Вадим Месяц. Имперский романсеро.
М.: Водолей, 2012. 174 с.

Читать стихи Вадима Месяца – общаться с сумасшедшим. При одном условии – если наш мир нормален. А кто сказал, что он – нормален?! И если так, то чтение стихов Месяца – здоровое чтение, восстанавливающее масштабы миров, масштаб человека.

Я беру орехи из чьих-то рук,
они сладки, как ягоды, без скорлупы.
Вдруг одна из кормилиц ломает каблук.
Люди вокруг меня – слепы.

Они мне родня, мне жалко моей родни,
когда сходит в гроб один и другой народ.
Лишь тот, кому удалось задремать в тени,
с восторгом увидит восход.

«Они мне родня», «мне жалко моей родни» – ключевые слова в стихотворении, которое мне кажется программным. Но в гроб «сходит народ». Такое переключение масштаба очень характерно для Месяца. Когда люди, человеки, предстают народом, но и народ – это человек, он единичен: «один и другой».

Удивительная способность разворачивать волшебную призму, сквозь световую игру которой мир видится иначе: он то растет, то сужается, но проявляется в своей первозданности. Видение Месяца сродни фотографическому трансфокатору, zoom работает туда и обратно, фокусировка непрестанно меняется, как в стихотворении о школьном вечере в День Парижской коммуны:

… мы впопыхах в революции шумно сгорали,
мы присягали не розе, а красной гвоздике,
а у Петровой французскую пудру украли –
как это грубо! как это пошло! как это дико!

смотрит брюнетка на папика в вытертом твиде,
у батареи чулок поправляя украдкой,
гадкий тщедушный утенок, что станет в обиде
женщиной тайной! женщиной сказкой! самою сладкой!

ладан дешевых духов и рабочего пота,
тайна французской любви под глухими замками!
даже любовь заграницею это – работа!
мы не допустим! укутайте брюхо! не трогать руками!

класс выпускной мельтешит в кружевных панталонах,
бьет по фоно пианист с раскрасневшейся рожей
сколько несчастных! сколько счастливых! сколько влюбленных!
сколько мельчайших прожилок под тонкою кожей!

Вот она резкая смена фокуса – вместо обыденной пошлости «свалки на комоде», говоря словами И. Бродского, такое теплое и нежное всматривание во множество «мельчайших прожилок», из которых «состоят» милые одноклассницы.
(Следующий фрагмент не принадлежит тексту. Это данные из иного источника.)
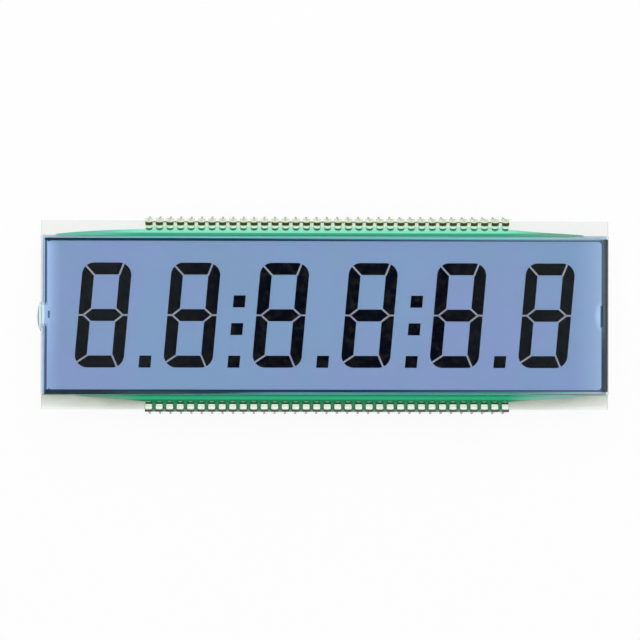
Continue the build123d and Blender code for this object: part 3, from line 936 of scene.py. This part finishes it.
resinShape = {"edgeY": 19.2, "width": 1.7, "base": 7.47, "height": 0.85, "toe": 0.25, "webWidth": 0.74,
              "besideJaw": 1.12,
              # the web's steps outwards: share of its length, and width
              "webSteps": [(0.06, 1.0), (0.24, 0.92), (0.3, 0.76), (0.3, 0.66), (0.1, 0.6)],
              # the surface's sag: share of the bead's width, and depth
              "sags": ((0.3, 0.10), (0.6, 0.13), (0.85, 0.07)),
              "wickSteps": (0.05, 0.08, 0.17, 0.25, 0.25, 0.2),
              # where its tints fade, in mm, with the share at both places
              "jawShadeFrom": (20.4, 20.55), "jawShadeHalf": (0.7, 0.85, 1, 0), "lastPins": (43.9, 44.1, 1, 0),
              "webOutY": (21.2, 21.6), "wickX": (44, 56), "wickThin": (50, 66, 1.0, 0.7)}
# the top bead's tones are paler than the bottom's, partly as painted light and shade: the top row faces the
# light, the bottom row faces away
topResin = {"name": "top_resin_bead", "node": "top_pin_resin", "turn": 0, "leftTip": -65.6,
            "rightTip": 63.1, "webEnd": 22.75, "back": (42, 170, 130), "front": (128, 234, 198),
            "web": (160, 240, 210), "webOut": (206, 255, 206), "wick": (84, 196, 168),
            "wickRight": (92, 170, 144), "lip": (92, 112, 70), "jawShadow": (58, 128, 96),
            "frontFrom": 19.8, "webFrom": 20.4, "fadeFrom": 21.15, "fadeTo": 21.6, "fadeEnd": 0.2,
            "lipFrom": 0.5, "lipClear": 0.8, "leftShares": (1.0, 0.96, 0.86, 0.72, 0.5, 0.25),
            "rightShares": (1.0, 0.93, 0.7, 0.52, 0.36, 0.2)}
bottomResin = {"name": "bottom_resin_bead", "node": "bottom_pin_resin", "turn": 180, "leftTip": -60.6,
               "rightTip": 64.1, "webEnd": 23.42, "back": (22, 154, 114), "front": (42, 196, 138),
               "web": (3, 131, 82), "webOut": (54, 132, 94), "wick": (124, 172, 150),
               "wickRight": (148, 212, 206), "lip": (140, 172, 150), "jawShadow": (8, 126, 80),
               "frontFrom": 19.5, "webFrom": 20.25, "fadeFrom": 22.8, "fadeTo": 23.42, "fadeEnd": 0.6,
               "lipFrom": 0.85, "lipClear": 0.0, "leftShares": (1.0, 0.93, 0.7, 0.52, 0.36, 0.2),
               "rightShares": (1.0, 0.93, 0.7, 0.52, 0.36, 0.2)}


def resinModule(webEnd):
    # one pitch of the bead, from one pin's middle to the next, with the web between the pins
    r = resinShape
    pitch = pinShape["pitch"]
    clearSelection()
    bpy.ops.mesh.primitive_cube_add(size=1, location=(0, (r["edgeY"] + r["width"] / 2) * mm,
                                                      (r["base"] + r["height"] / 2) * mm))
    block = bpy.context.object
    block.scale = (pitch * mm, r["width"] * mm, r["height"] * mm)
    settle(block)
    outer = r["edgeY"] + r["width"]
    top = r["base"] + r["height"]
    bpy.ops.object.mode_set(mode="EDIT")
    pickMode("FACE")
    pick("faces", lambda middle, face: near(abs(middle.x), pitch / 2))
    bpy.ops.mesh.delete(type="ONLY_FACE")
    pickMode("EDGE")
    pick("edges", lambda middle, edge: near(middle.y, outer) and near(middle.z, top))
    bpy.ops.transform.translate(value=(0, 0, (r["toe"] - r["height"]) * mm))
    for share in (0.05, *[share for share, sag in r["sags"]]):
        bpy.ops.mesh.select_all(action="SELECT")
        bpy.ops.mesh.bisect(plane_co=(0, (r["edgeY"] + r["width"] * share) * mm, 0), plane_no=(0, 1, 0))
    for x in (-r["besideJaw"] / 2, -r["webWidth"] / 4, r["webWidth"] / 4, r["besideJaw"] / 2):
        bpy.ops.mesh.select_all(action="SELECT")
        bpy.ops.mesh.bisect(plane_co=(x * mm, 0, 0), plane_no=(1, 0, 0))
    # the surface sags between the glass and the toe
    pickMode("VERT")
    for share, sag in r["sags"]:
        level = r["edgeY"] + r["width"] * share
        pick("verts", lambda place, vert: near(place.y, level) and place.z > r["base"] + 0.05)
        bpy.ops.transform.translate(value=(0, 0, -sag * mm))
    # the web runs out between the pins
    pickMode("FACE")
    pick("faces", lambda middle, face: near(middle.y, outer) and abs(middle.x) < r["besideJaw"] / 2)
    width = 1.0
    for share, narrower in r["webSteps"]:
        push((webEnd - outer) * share, 0)
        bpy.ops.transform.resize(value=(narrower / width, 1, 1), center_override=(0, 0, 0))
        width = narrower
    leaveEdit()
    return block


def resinRow(look):
    r = resinShape
    pitch = pinShape["pitch"]
    shift = pinShape["rowShift"]
    module = resinModule(look["webEnd"])
    count = pinShape["perRow"] - 1
    twins = [copyOf(module, look["name"] + "_" + str(index), shift + (index - (count - 1) / 2) * pitch)
             for index in range(count)]
    bpy.data.objects.remove(module)
    bead = joined(twins, look["name"])
    editAll()
    bpy.ops.mesh.remove_doubles(threshold=0.00002)
    leaveEdit()
    # the ends run out as wicks along the glass edge
    leftEnd = shift - (count / 2) * pitch
    rightEnd = shift + (count / 2) * pitch
    if look["turn"]:
        tips = {leftEnd: (2 * shift - look["rightTip"], look["rightShares"]),
                rightEnd: (2 * shift - look["leftTip"], look["leftShares"])}
    else:
        tips = {leftEnd: (look["leftTip"], look["leftShares"]),
                rightEnd: (look["rightTip"], look["rightShares"])}
    bpy.ops.object.mode_set(mode="EDIT")
    pickMode("EDGE")
    for end, (tip, shares) in tips.items():
        pick("edges", lambda middle, edge: near(middle.x, end) and edge.is_boundary)
        run = tip - end
        size = 1.0
        for share, step in zip(shares, r["wickSteps"]):
            push(0, 0, run * step)
            bpy.ops.transform.resize(value=(1, share / size, share / size),
                                     center_override=(0, r["edgeY"] * mm, r["base"] * mm))
            size = share
        bpy.ops.mesh.edge_face_add()
    bpy.ops.mesh.select_all(action="SELECT")
    bpy.ops.mesh.normals_make_consistent(inside=False)
    leaveEdit()
    rounding = bead.modifiers.new("flow", "SUBSURF")
    rounding.levels = 2
    rounding.render_levels = 2
    applyAll(bead)
    if look["turn"]:
        bead.rotation_euler = (0, 0, radians(180))
        bead.location = (2 * shift * mm, 0, 0)
        settle(bead)
    takeUp(bead)
    bpy.ops.object.shade_smooth()
    return bead


def resinFinish(look):
    r = resinShape
    resin = Finish(look["name"] + "_green")
    out = resin.outY
    # painted shadow where the resin meets each pin's jaw, partly thicker resin rising onto it
    aside = resin.fromNearest(resin.x, pinShape["rowShift"], pinShape["pitch"])
    curved = resin.sum("SUBTRACT", out, resin.times(aside, aside, 0.5 / mm))
    jawShade = resin.times(resin.ramp(curved, *r["jawShadeFrom"]), resin.ramp(aside, *r["jawShadeHalf"]),
                        resin.ramp(resin.away(resin.x, pinShape["rowShift"]), *r["lastPins"]))
    lip = resin.ramp(out, look["webEnd"] - look["lipFrom"], look["webEnd"] - 0.1)
    wick = resin.mix(resin.patch(x=(-1, 1)), look["wick"], look["wickRight"])
    webClear = resin.most(resin.ramp(out, look["fadeFrom"], look["fadeTo"], 0.95, look["fadeEnd"]),
                          resin.times(lip, look["lipClear"]))
    resin.set(colour=resin.layered(
        resin.mix(resin.grain(1.6, 3), look["back"], [level * 0.92 for level in look["back"]]),
        (resin.ramp(out, look["frontFrom"], look["frontFrom"] + 0.25), look["front"]),
        (resin.ramp(out, look["webFrom"], look["webFrom"] + 0.3), look["web"]),
        (resin.patch(outY=r["webOutY"]), look["webOut"]),
        (jawShade, look["jawShadow"]),
        (lip, look["lip"]),
        (resin.patch(outX=r["wickX"]), wick),
    ), alpha=resin.times(webClear, resin.patch(outX=r["wickThin"])),
        roughness=0.2, specular=0.2, coat=0.05)
    resin.bump(resin.grain(1.2, 3), 0.03, 0.5)
    return resin.material


for look in (topResin, bottomResin):
    bead = resinRow(look)
    finished(bead, look["name"], resinFinish(look), "green_resin", look["node"])
print("resin made")


print("done")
Таков Месяц, таков его художнический мир, не приемлющий инерционного мышления, жаждущий игры на словесное опережение, игры, которая становится сутью поэтического взгляда на мир, на окружающую реальность жизни. Деталь – основа образной системы, всей поэтики этого автора. Глоток вина в кувшине имеет определенность меры – его столько, сколько нужно, чтобы в следующее мгновение обнажилось дно – истина и суть, сопряженные с любовью, в поиске которых находит поэт свое слово:

И в темном кувшине последний глоток вина,
как жажда колодца скорее увидеть свет,
зажжется очами в погибельном блеске дна,
не чтобы ослепнуть, а взять уходящий след.

Пусть мельницы режут крылами густой туман,
пусть вязнут в тумане, и застывают в нем.
И если что в сердце живет, то живет обман,
надежда на встречу, на жизнь, и на смерть вдвоем.

Взять уходящий след в поиске своего слова – поэтическая задача Месяца, которую он с присущим ему блеском, осуществляет в своей книге.